The ice shelf didn’t collapse during the Holocene Optimum, when for over 5000 years, temperatures were 2C and more above current temperatures.
Who and when was the Thwaites Glacier first called “The Doomsday Glacier”?
This Daily Mail article? Al Gore lamenting the possible extinction of Polar Bears? 😎
This will upset the eco-mentalists.
Not the story, they’ll lap up the story and spread it all over (un)social media and through the Misleadia.
What’ll pee them off most is the story is from a right-wing newspaper, sorry a far-right rag, and they’ll love the story, but hate the Daily Mail.
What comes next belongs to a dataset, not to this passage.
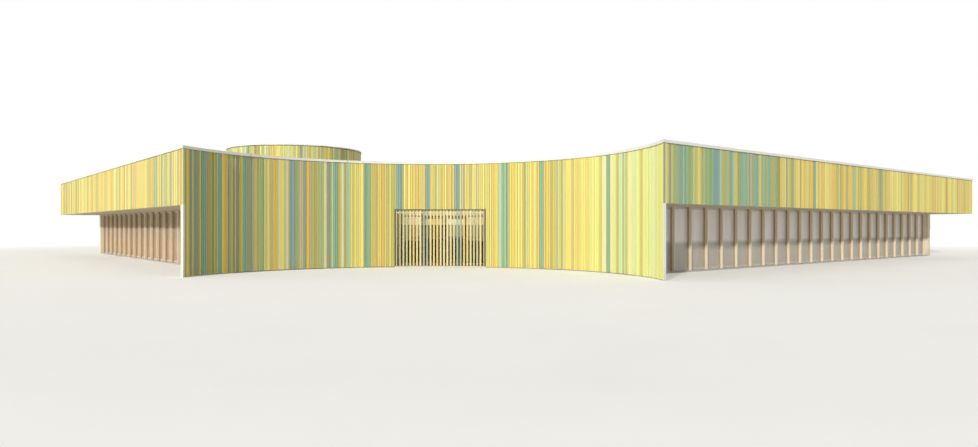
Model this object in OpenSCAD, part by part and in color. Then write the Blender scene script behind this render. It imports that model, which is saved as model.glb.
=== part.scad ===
// One-storey school: a rectangular plan whose front corner is carved out by a concave
// curved wall. A clad band runs round the top, the two wings have deep covered walks
// with timber fins, and a round drum stands on the roof. Millimetres, +Z up.

/* [Plan] */
// Length of the right side, along X
plan_x = 39800; // [30000:100:39800]
// Length of the left side, along Y
plan_y = 37000; // [30000:100:39800]
// Distance of the front curve's centre from the plan's missing corner, along each side
curve_centre = 4800; // [4400:50:5200]
// Radius of the concave front, at the face of its cladding
curve_r = 8000; // [7600:50:8400]
// Depth of the covered walks, from the band's face to the fins
walk_depth = 2200; // [1800:50:2600]

/* [Heights] */
// Top of the floor slab above the ground
floor_top = 60; // [40:5:120]
// Underside of the band and of the window heads
band_low = 2450; // [2300:10:2700]
// Top of the cladding
clad_top = 4350; // [4200:10:4800]
// Height of the roof coping
coping_h = 95; // [80:5:160]
// Top of the roof slab
roof_top = 4000; // [3800:10:4100]
// Thickness of the roof slab
roof_t = 300; // [200:10:400]
// Gap between the cladding and the ground
clad_gap = 40; // [20:5:60]

/* [Walls] */
// Depth of the batten cladding
clad_t = 60; // [40:5:80]
// Thickness of the curved and rear walls behind the cladding
wall_t = 300; // [200:10:400]
// Thickness of the thin curved blades at the front corners
blade_t = 90; // [60:5:120]
// Thickness of the fascia wall behind the band's cladding
fascia_t = 200; // [120:10:300]
// Thickness of the right corner post, square to the curve
post_w_right = 35; // [30:5:200]
// Thickness of the left corner post, square to the curve
post_w_left = 180; // [90:5:240]
// How far the coping stands out over the cladding
coping_out = 40; // [20:5:60]
// Width of the coping over the wall
coping_w = 420; // [400:10:460]

/* [Covered walks] */
// Spacing of the right side's timber fins
fin_pitch_right = 1058; // [900:1:1300]
// Spacing of the left side's timber fins
fin_pitch_left = 1185; // [900:1:1300]
// Distance of the first right fin from the curved wall
first_fin_right = 934; // [500:1:1200]
// Distance of the first left fin from the curved wall
first_fin_left = 1194; // [500:1:1200]
// Depth of a fin
fin_d = 160; // [120:10:260]
// Thickness of a fin
fin_w = 50; // [40:2:90]
// How far the white posts at the far ends stand out before the fins
end_post_out = 50; // [50:10:300]
// Thickness of the window glass
glass_t = 28; // [16:2:40]
// Height of the sill and head rails
rail_h = 80; // [50:5:120]
// Depth of the beam over the windows
beam_d = 420; // [340:10:500]
// Thickness of the soffit boards
soffit_t = 50; // [30:5:80]
// Width of the floor's kerb in front of the fins
kerb_w = 50; // [30:5:100]

/* [Rear windows] */
// Number of windows in each rear wall
rear_windows = 3; // [2:1:4]
// Width of a rear window
window_w = 7400; // [5000:100:7800]
// Width of a window frame's members
frame_w = 60; // [40:5:90]
// Depth of a window frame
frame_d = 120; // [80:10:160]

/* [Entrance] */
// Direction of the entrance from the centre of the curve
entrance_turn = 47.4; // [44:0.1:50]
// Clear width between the curved walls at the entrance
entrance_w = 3840; // [3800:10:3960]
// Thickness of the steel surround
surround_t = 40; // [30:2:50]
// Depth of the porch, from the curve's face to the glazed screen
porch_depth = 1300; // [1200:10:1600]
// Thickness of the porch side walls
porch_wall_t = 150; // [100:10:200]
// Thickness of the porch ceiling
porch_ceiling_t = 120; // [80:10:200]
// Height of the doors' transom above the ground
transom_z = 2150; // [2100:10:2250]
// Half of the clear width between the door posts
door_half = 960; // [900:10:1000]
// Thickness of a door leaf
door_t = 50; // [40:2:60]
// Width of a door leaf's rails and stiles
door_rail = 90; // [60:5:120]

/* [Slatted gates] */
// Number of slats on the left gate, besides its pivot tube; the right gate has one less
gate_slats = 13; // [13:1:13]
// Spacing of the slats along the curve
slat_pitch = 142.6; // [141.3:0.1:144.3]
// Face width of a slat
slat_w = 76; // [50:1:90]
// Depth of a slat
slat_d = 45; // [30:1:55]
// Radius of the pivot tube
tube_r = 30; // [25:1:34]
// Height of a gate's rails
gate_rail_h = 60; // [40:5:90]
// Depth of a gate's rails
gate_rail_d = 30; // [20:1:40]

/* [Roof drum] */
// Outer radius of the drum
drum_r = 3760; // [3200:10:4200]
// Distance of the drum from the plan's missing corner, along X
drum_x = 10200; // [9000:50:12000]
// Distance of the drum from the plan's missing corner, along Y
drum_y = 25300; // [20000:50:28000]
// Top of the drum's cladding
drum_top = 6060; // [5400:10:6600]
// Thickness of the drum's wall
drum_wall_t = 200; // [120:10:300]
// Height of the drum's coping
drum_coping_h = 50; // [40:5:140]

/* [Hidden] */
$fn = 96;

// Seating gap between pieces that touch along a curve, and round a pivot pin
seat = 0.3;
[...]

Stayed tuned for far-left extremists heads exploding
Most of Thwaites sits on the ocean floor, it is not free floating. Google AI says it is about 260,000km3 above flotation. So yes it would significantly raise sea level if it all melted.
West Antarctic ice sheets have been rapidly retreating since at least the 1940s, clearly little to do with AGW, although no doubt alarmists will claim acceleration.
Scientists, here’s a practical study you should get a grant to do –
If a chunk of compacted, frozen snow the size of Thwaites is a big worry for when it might melt away, how come the 2 ft of stacked up stuff at the sides of our streets left over from the City’s grader takes months to finally be gone?
Did I just calculate correctly, that if a third of the Thwaites Glacier melts, then sea levels will rise by about one-and-a-half millimeters?
If it isn’t replaced as snow and rain from above.
Nope 650mm if it all melted or under Phil physics and it slides down instantly and drops into the ocean.
It’ll be an unprecedented existential collapse.